Called “I Want to Live,” the prose poem envisioned a utopian society where racial, ethnic, and religious distinctions had vanished. It concluded, “Maybe that sounds like heaven, but if I lived there right now, I’d call this society hell.”
Her equanimity restored, Due went home and told her mother about the poem. “She said, ‘You’re so lucky that you can express those feelings in writing.’ That was the first time I realized that writing wasn’t just a dream I had.”
Tananarive Due
- Rotary Ambassadorial Scholar, 1987-88
- Master’s in English literature, University of Leeds, England, 1988
- Book awards for The Reformatory: Bram Stoker, Shirley Jackson, Chautauqua, the Los Angeles Times
In 1987, Due graduated with a bachelor’s degree from Northwestern University’s Medill School of Journalism in Evanston, Illinois. Rotary International has its headquarters in that Chicago suburb, but it wasn’t until she returned home to Florida that Due learned about Rotary. “I thought I was going to try to get a master’s in creative writing,” she remembers. “But a friend from church asked, ‘Have you heard about The Rotary Foundation scholarship?’ It almost seemed too good to be true.”

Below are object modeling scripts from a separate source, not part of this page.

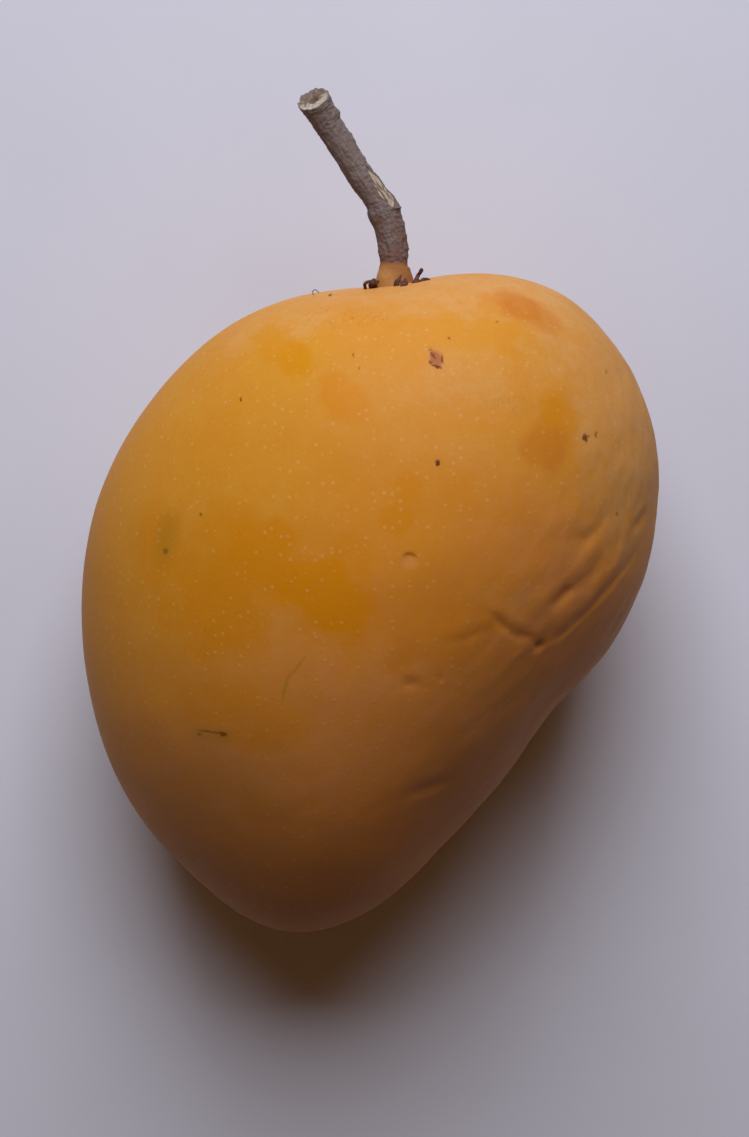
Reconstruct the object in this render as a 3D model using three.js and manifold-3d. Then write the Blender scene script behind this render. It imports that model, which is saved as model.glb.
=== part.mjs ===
// A ripe mango lying on one of its flat cheeks, with a length of its woody stalk still on.
// Units are millimetres. X runs across the fruit, Y towards the stalk and Z up from the surface it lies on.
// The fruit is worked out about its own centre, on the rim plane halfway between its two cheeks.

import * as THREE from "three";
import { mergeVertices } from "three/addons/utils/BufferGeometryUtils.js";
import Module from "manifold-3d";

const wasm = await Module();
wasm.setup();

const { degToRad, lerp, smoothstep } = THREE.MathUtils;

// Fruit, seen from above: control radii of its rim every 15 degrees anticlockwise from +X.
// The full shoulder is beside the stalk at 40 to 60, the narrow tip at 260, the belly at 300 to 340.
const RIM_RADII = [
  42.2, 46.7, 52.5, 55.9, 57.9, 53.1, 48.7, 49.4, 48.5, 46.9, 46.2, 46.0,
  45.8, 46.8, 48.9, 51.3, 53.1, 57.2, 50.9, 41.1, 37.0, 34.1, 33.5, 37.7,
];

// The narrow tip hangs towards the surface it lies on, so the rim sinks there by this much.
const RIM_DROOP = 10.0;
const RIM_DROOP_SIDE = degToRad(262);

// Fruit, seen from the side: near the middle of each cheek its level lines settle to one plain oval.
// The lower cheek's middle is under the fruit's centre of mass.
const CHEEK_HALF_LENGTH = 53.0;
const CHEEK_HALF_WIDTH = 39.2;
const CHEEK_TURN = degToRad(62);
const UPPER_CHEEK = { height: 36.0, shift: new THREE.Vector2(3.2, 8.3) };
const LOWER_CHEEK = { height: -35.6, shift: new THREE.Vector2(-1.0, 3.5) };

// How square the fruit's upright sections are: 2 is an ellipse, and the back by the stalk is fuller than the belly.
const FULLNESS = 2.1;
const FULLNESS_SWING = 0.14;
const FULLNESS_TURN = degToRad(125);

// The cheek it lies on is pressed flat by this much.
const REST_FLAT = 0.8;

// The skin is a geodesic ball whose points are drawn towards the wrinkled belly, where they are needed.
const SKIN_DETAIL = 20;
const SKIN_CROWDING = 0.42;
const SKIN_CROWDED_SIDE = onBall(-8, 46);

// Folds of the shrinking skin: [longitude, latitude] points in degrees, depth and half width in millimetres.
const FOLDS = [
  { at: [[337, 46], [343, 44], [349, 40], [355, 37], [0, 33], [5, 29], [10, 24]], depth: 1.1, width: 1.9 },
  { at: [[350, 49], [355, 47], [359, 45], [4, 42], [9, 38]], depth: 0.8, width: 1.8 },
  { at: [[334, 64], [333, 59], [335, 54], [336, 50]], depth: 0.8, width: 1.7 },
  { at: [[304, 68], [312, 67], [320, 64], [327, 63]], depth: 0.5, width: 1.8 },
  { at: [[10, 50], [11, 46], [14, 41], [18, 39]], depth: 0.7, width: 2.0 },
  { at: [[14, 28], [16, 22], [18, 19]], depth: 0.7, width: 1.8 },
  { at: [[278, 44], [283, 43], [291, 39]], depth: 0.9, width: 1.9 },
];
const FOLD_SHOULDER = 1.2;
const FOLD_SAMPLES = 14;

// The skin dips a little round the foot of the stalk.
const SEAT_DEPTH = 0.6;
const SEAT_RADIUS = 5.5;

// Stalk, from the root inside the fruit to the cut end: [x, y, z] of its centre and its radius.
const STALK_STATIONS = [
  { at: [4.3, 45.8, 7.6], radius: 2.0 },
  { at: [4.05, 48.3, 7.9], radius: 2.4 },
  { at: [3.8, 50.2, 8.1], radius: 2.85 },
  { at: [3.7, 51.6, 8.2], radius: 2.35 },
  { at: [3.7, 52.6, 8.3], radius: 2.1 },
  { at: [3.65, 54.1, 8.5], radius: 2.15 },
  { at: [3.35, 56.1, 8.7], radius: 2.2 },
  { at: [2.8, 58.4, 8.9], radius: 2.25 },
  { at: [2.15, 60.1, 9.0], radius: 2.4 },
  { at: [1.7, 61.7, 9.1], radius: 2.35 },
  { at: [0.15, 63.9, 9.4], radius: 2.1 },
  { at: [-1.7, 66.2, 9.8], radius: 2.0 },
  { at: [-2.95, 68.0, 10.2], radius: 1.95 },
  { at: [-5.8, 72.5, 11.2], radius: 2.05 },
  { at: [-7.05, 74.4, 11.8], radius: 2.15 },
  { at: [-8.75, 77.35, 12.8], radius: 2.6 },
];
const STALK_RINGS = 60;
const STALK_SIDES = 20;

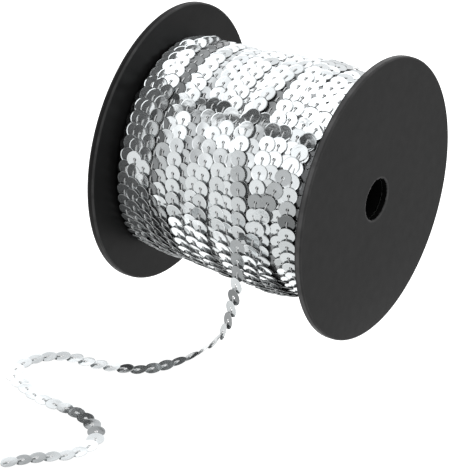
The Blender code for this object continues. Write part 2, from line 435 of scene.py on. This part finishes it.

Due received the scholarship and attended the University of Leeds in England. She earned a master’s in English literature, albeit with an unexpected focus. “I fell down a rabbit hole with Nigerian literature,” she says, describing her first encounters with the works of the Nobel laureate Wole Soyinka, the Booker Prize winner Ben Okri, and Chinua Achebe, author of Things Fall Apart. “It was a whole new world for me.”
In 1995, while working as a feature writer and columnist for the Miami Herald, Due published her first book, The Between, which The New York Times called “part horror novel, part detective story and part speculative fiction.” Due leaned into her inclination toward horror in the books that followed, including The Living Blood (2001), which won the American Book Award, and the 2022 graphic novel The Keeper, which she wrote with her husband, Steven Barnes. That trend continues in The Reformatory, a compulsively readable novel that frighteningly melds supernatural horrors (especially “haints,” or ghosts) with the horrors of Black life in the Jim Crow South — a place, Due says, where “it’s actually the human monsters that are scarier than the ghosts.”
Resurrecting family history
As with her earlier books, The Reformatory helped alleviate those fears, especially with the opportunity it provided not only to imagine an alternative fate for her great-uncle, but to rescue him from oblivion. Until she received an unexpected call from the office of Florida’s attorney general — explaining that her distant relative might be buried at the Dozier School — Due was unaware that she had a great-uncle named Robert Stephens. Any evidence of his existence had been erased from her family’s history.
As for her preference for the horror genre, Due credits her mother, “a die-hard horror movie fan,” as well as the eye-opening and heart-pounding experience of reading Stephen King’sI when she was 16. In Freedom in the Family: A Mother-Daughter Memoir of the Fight for Civil Rights, the book she co-wrote with her mother, Due alludes to her deepest childhood fears: loss and death.
After multiple visits to Marianna with her father, Due resurrected that history. To honor her parents, she also hid a few Easter eggs in her novel. The fictional Robert’s fearless and psychic sister is named Gloria; that was the middle name of Due’s mother, who died in 2012. And the dexterous NAACP lawyer who fights for young Robert’s freedom is named John Dorsey, an homage to Due’s father.
“I believe I may have discovered the remedy for my childhood fears of death and loss at last,” Due writes in her final passage in Freedom in the Family. “Remembering is the one and only thing that can make time stand still.”